Die Erinnerung trägt Orange

Aus makroökonomischer Sicht hätte die Euro 2008 geradesogut nicht in der Schweiz stattfinden können. Die Liga aber ist sicher, dass der nationale Fussball vom Mega-Anlass profitiert hat.

Orange Erinnerungsfetzen: Holländer im Kleinbasel, so weit das Auge reicht (und noch etwas weiter). (Bild: Keystone/Anton Denisov)

Aus makroökonomischer Sicht hätte die Euro 2008 geradesogut nicht in der Schweiz stattfinden können. Die Liga aber ist sicher, dass der nationale Fussball vom Mega-Anlass profitiert hat.

Wenn es ein Bild gibt, mit dem sich die Euro 2008 ins kollektive Gedächtnis der Schweiz eingegraben hat, dann enthält es viel Orange. Die unglaub­liche Masse holländischer Fans, die erst Bern und dann Basel eingefärbt und in eine Partyzone verwandelt haben, wird niemand vergessen, der sie gesehen hat.

Doch es ist nicht der vergäng­liche Rausch, der als Vermächtnis der EM überlebt hat. Ein Erbe, das die Schweiz bis heute beschäftigt, ist das sogenannte Hooligan-Konkordat, das auf die Euro hin erarbeitet wurde. Offiziell in Kraft gesetzt, um die Sicherheit während des Turniers zu gewährleisten, ist es heute mit einer gerade aktuellen Verschärfung je nach Sichtweise entweder Allheilmittel gegen jeg­liche Gewalt rund um Sportanlässe oder aber ungerechtfertigter Eingriff in die Grundrechte.

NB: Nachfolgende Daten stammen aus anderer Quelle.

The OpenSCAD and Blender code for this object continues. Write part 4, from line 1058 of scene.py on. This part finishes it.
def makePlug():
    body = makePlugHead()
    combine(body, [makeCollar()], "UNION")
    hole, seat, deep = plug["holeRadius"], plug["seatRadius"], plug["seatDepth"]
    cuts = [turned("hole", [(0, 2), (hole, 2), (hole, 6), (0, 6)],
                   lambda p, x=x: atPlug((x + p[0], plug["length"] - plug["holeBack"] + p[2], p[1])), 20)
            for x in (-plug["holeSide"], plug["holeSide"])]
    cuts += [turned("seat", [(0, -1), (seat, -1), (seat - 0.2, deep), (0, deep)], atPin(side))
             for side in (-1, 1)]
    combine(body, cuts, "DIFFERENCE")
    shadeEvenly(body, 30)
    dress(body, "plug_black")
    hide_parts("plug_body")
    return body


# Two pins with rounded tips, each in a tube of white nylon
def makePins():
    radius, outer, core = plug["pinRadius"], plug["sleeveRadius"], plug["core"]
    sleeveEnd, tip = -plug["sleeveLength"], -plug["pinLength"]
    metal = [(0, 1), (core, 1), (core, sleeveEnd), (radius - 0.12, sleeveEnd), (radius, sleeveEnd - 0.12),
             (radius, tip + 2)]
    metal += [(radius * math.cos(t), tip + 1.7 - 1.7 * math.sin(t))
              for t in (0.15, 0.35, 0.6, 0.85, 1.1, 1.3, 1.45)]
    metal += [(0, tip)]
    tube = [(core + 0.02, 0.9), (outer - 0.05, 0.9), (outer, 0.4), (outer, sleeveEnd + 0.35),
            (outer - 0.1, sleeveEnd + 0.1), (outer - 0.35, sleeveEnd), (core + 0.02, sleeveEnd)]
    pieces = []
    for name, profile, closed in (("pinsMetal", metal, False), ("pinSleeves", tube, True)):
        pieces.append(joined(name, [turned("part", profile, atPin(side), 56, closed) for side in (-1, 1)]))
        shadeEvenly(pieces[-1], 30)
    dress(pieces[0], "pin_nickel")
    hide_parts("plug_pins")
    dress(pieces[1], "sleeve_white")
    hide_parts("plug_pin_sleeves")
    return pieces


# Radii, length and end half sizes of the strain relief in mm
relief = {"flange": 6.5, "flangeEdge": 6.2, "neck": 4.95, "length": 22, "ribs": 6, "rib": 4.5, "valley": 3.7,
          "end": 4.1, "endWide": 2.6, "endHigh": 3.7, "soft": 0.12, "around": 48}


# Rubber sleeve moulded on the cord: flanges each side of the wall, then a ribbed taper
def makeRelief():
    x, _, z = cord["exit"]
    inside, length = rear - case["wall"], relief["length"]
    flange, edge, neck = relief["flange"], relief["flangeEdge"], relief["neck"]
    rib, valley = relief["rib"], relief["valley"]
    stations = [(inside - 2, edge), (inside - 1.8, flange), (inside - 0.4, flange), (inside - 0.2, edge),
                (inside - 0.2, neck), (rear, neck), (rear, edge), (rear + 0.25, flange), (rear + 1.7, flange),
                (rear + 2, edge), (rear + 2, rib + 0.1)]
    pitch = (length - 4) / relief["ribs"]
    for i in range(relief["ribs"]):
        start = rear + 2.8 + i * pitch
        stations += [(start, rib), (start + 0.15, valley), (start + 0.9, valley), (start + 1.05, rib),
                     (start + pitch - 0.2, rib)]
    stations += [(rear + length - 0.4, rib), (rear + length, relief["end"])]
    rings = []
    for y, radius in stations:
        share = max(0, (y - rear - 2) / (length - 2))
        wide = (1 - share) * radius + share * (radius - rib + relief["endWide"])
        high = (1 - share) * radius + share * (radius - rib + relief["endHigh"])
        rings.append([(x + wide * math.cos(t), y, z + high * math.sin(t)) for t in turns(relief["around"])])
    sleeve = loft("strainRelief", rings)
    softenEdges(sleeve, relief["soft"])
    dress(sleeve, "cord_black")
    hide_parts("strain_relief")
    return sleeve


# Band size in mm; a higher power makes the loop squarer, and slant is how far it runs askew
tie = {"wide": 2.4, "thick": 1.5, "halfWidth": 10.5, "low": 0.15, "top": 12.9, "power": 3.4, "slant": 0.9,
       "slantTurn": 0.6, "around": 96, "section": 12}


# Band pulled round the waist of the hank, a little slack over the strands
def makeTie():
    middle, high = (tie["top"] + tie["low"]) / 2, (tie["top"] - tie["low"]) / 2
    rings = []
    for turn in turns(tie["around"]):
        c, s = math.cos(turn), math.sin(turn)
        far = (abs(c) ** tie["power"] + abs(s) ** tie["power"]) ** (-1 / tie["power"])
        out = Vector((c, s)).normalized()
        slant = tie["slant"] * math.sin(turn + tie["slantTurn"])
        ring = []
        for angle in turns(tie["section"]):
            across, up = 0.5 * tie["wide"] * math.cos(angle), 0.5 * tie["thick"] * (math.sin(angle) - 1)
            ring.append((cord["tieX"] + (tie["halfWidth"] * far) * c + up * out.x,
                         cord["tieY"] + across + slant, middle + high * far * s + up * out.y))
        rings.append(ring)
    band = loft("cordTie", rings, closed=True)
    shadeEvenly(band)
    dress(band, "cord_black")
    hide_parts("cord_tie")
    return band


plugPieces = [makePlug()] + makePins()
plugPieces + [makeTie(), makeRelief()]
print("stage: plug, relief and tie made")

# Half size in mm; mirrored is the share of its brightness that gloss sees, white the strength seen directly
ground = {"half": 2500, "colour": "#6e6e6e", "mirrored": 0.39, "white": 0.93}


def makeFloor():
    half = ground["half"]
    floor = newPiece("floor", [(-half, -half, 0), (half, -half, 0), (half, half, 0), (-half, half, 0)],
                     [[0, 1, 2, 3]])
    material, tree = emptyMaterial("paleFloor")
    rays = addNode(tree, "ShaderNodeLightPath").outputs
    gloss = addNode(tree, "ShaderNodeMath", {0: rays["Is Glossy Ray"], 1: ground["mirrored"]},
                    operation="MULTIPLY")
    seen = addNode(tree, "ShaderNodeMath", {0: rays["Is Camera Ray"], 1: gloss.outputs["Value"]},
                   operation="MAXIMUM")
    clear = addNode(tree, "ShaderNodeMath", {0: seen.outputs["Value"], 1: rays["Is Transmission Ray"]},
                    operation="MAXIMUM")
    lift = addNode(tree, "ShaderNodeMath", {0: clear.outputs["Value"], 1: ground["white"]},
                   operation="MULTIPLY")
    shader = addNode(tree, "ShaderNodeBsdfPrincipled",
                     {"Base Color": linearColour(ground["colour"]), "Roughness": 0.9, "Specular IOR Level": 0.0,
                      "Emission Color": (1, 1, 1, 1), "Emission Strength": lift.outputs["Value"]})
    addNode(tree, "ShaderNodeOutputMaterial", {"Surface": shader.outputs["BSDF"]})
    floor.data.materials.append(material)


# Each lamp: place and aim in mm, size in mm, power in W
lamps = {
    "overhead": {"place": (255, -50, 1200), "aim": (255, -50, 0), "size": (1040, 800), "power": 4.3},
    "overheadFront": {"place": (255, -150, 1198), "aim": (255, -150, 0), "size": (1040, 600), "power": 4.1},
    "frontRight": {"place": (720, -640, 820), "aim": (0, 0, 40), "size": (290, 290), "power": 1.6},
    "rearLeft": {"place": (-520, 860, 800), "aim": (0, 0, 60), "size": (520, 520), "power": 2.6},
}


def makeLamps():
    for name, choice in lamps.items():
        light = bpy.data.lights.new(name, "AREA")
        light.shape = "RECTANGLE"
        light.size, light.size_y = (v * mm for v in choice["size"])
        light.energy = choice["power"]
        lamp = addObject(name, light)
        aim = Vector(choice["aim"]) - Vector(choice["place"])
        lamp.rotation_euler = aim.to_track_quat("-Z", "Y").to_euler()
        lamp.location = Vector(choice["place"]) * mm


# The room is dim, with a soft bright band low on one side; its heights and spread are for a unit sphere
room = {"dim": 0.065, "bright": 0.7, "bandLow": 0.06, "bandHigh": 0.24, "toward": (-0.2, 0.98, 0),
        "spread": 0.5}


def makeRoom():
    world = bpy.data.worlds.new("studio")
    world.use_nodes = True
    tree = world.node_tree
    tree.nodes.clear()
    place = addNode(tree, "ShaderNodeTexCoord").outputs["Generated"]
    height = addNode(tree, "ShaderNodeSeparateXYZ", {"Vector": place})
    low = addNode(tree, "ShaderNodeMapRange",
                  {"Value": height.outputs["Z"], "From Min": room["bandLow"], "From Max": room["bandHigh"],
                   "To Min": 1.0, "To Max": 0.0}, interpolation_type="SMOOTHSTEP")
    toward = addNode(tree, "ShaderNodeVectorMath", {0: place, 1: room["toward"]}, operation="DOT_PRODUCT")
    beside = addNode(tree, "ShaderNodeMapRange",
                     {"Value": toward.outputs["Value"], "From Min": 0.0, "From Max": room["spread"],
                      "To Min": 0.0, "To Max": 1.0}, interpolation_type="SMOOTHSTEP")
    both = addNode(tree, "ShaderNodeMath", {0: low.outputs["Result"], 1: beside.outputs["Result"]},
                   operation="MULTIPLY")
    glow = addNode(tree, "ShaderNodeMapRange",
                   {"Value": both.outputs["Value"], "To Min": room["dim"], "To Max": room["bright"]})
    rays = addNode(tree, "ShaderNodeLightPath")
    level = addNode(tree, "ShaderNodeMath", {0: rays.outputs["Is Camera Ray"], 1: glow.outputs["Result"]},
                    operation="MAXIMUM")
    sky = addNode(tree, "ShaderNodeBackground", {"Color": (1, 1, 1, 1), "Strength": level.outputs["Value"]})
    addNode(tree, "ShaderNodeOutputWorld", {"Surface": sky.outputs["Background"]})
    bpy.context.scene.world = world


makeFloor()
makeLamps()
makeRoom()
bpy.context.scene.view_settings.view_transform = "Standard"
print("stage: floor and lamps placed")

Ein Schulden hinterlassender Witz in Bubendorf

Ansonsten ist die Euro schicklich friedlich vorbeigezogen, ohne viel Bleibendes zu hinterlassen. Die öffentliche Hand nahm bei Aus­gaben von bescheiden anmutenden 150 Millionen Franken 140 Millionen durch Steuern wieder ein. Das 9. Stadion in Bubendorf war ein 4,4 Millionen Franken Schulden hinter­lassender Witz, und aus ­makroökonomischer Sicht hätte die Euro auch gar nicht stattfinden können.

«Bei einer längerfristigen Betrachtung sind die Effekte auf die nachhaltige Entwicklung bescheiden», stellte die Hochschule Luzern in ihrer gross angelegten Studie zur EM trocken fest. Und: «Selbst ein Mega-Event wie die Euro 2008 ist volkswirtschaftlich zu unbedeutend und zeitlich auch nur von kurzer Dauer.»

Nicht einmal bei den weichen Faktoren konnten Studien eine ­Veränderung feststellen, etwa einen Imagegewinn der Schweiz oder einen höheren Bekanntheitsgrad der vier Austragungsstädte im Ausland. Dafür kam es im Tourismus zum interessanten Phänomen, dass während der EM weniger Hotelübernachtungen verzeichnet wurden als in einem normalen Juni.

Bessere Stadien im Land

Immerhin bei der Swiss Football League fällt das Fazit eindeutig positiv aus. Pressesprecher Philippe Guggisberg spricht von einer «Stadionwelle», die das Land erfasst habe: «Es war höchste Zeit für einen solchen Impuls.» Zwar wurde nur der für Fussball praktisch ­untaugliche Zürcher Letzigrund ­explizit für die EM gebaut. Doch die Projekte in Bern und Genf erhielten zusätzlichen Schub. Und der St.-Jakob-Park wurde um fast 10’000 Plätze erweitert.

«Im Sog dieser Neubauten wurden auch kleinere Stadien wie Thun oder Luzern errichtet», sagt Guggisberg. Die Folge: Sieben von zehn Super-League-Clubs spielen die kommende Saison in modernen Stadien, was sich positiv auf den Zuschauerschnitt auswirkt. Dass die Neubauten in Genf und Neu­enburg viel zu gross und zu teuer für ihre Clubs sind, kann der Liga zwar nicht gefallen, es muss sie derzeit aber auch nicht stören.

Und wer etwas Nostalgie nach den orangen Tagen im Juni 2008 verspürt, wird vor dem Schaulager des Sportmuseums fündig. In Münchenstein steht als Relikt der Euro ein oranger Wohnwagen mit der Aufschrift «Danke viel!» Er ist eben restauriert worden.